Chairman of Florida scholarship organization for low-income students, Vice Chair of American Federation For Children, a national parental choice organization

6 Comments

Parent and Teacher

Don’t put this on the FEA or Democrats.

It’s the Republicans who can’t get your legislation across the finish line. Your side has total control of the House, Senate, and executive branch. However, even Republicans in the Senate have balked at the proposals by SUFS the past few years. You could get your wish and have a dramatic expansion of vouchers if you would just agree to having voucher students take the same state tests as public school students. What in the world is SUFS so worried about?

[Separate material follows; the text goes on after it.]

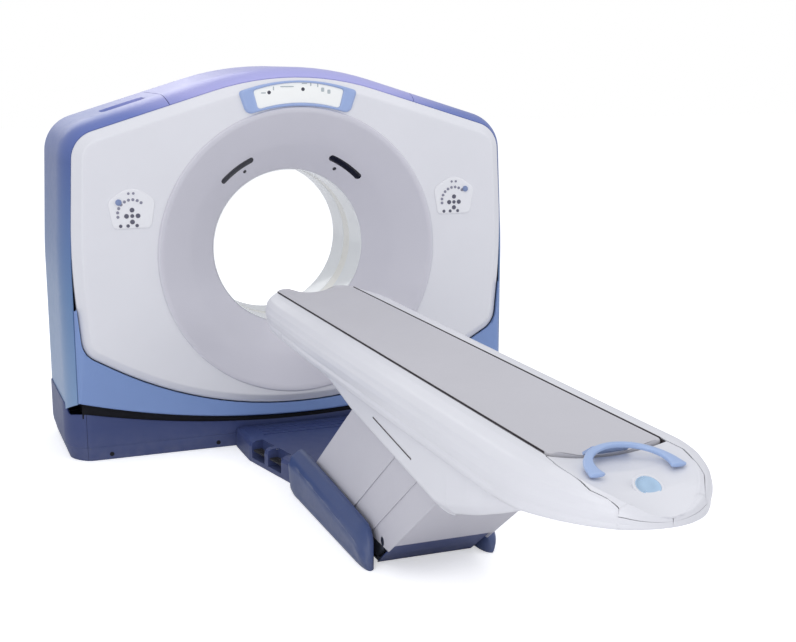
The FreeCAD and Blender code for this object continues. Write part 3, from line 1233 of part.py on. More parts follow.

Is there any circumstance where you would support voucher students taking the same tests as public school students?

Dave Galloway

The only reason that munch money has been sunk into politics is to offset the river of corporate dollars that have already inundated the political arena. I’m willing to wager that your corporate paymasters have spent far and above the $20 million figure quoted in your article. Vouchers are a scam that allow people such as yourself to get rich off the backs of children. Shame on you and your fellow corporate courtesans . . .

Patrick R. Gibbons

HI Parent and Teacher,

This article doesn’t have anything to do with Republican disagreement in the House and Senate. The context is about the FEA pointing to a small 527 that supports school choice and pretending to be shocked anyone would spend money in politics.

Patrick R. Gibbons

Hi Dave,

Thanks for the comments but it is really hard for non-profits to get rich off anything, especially since the scholarships represent 1% of total K-12 ed spending in Florida… If you’re going to get rich off of education you might want to maintain the status quo… but that is another story.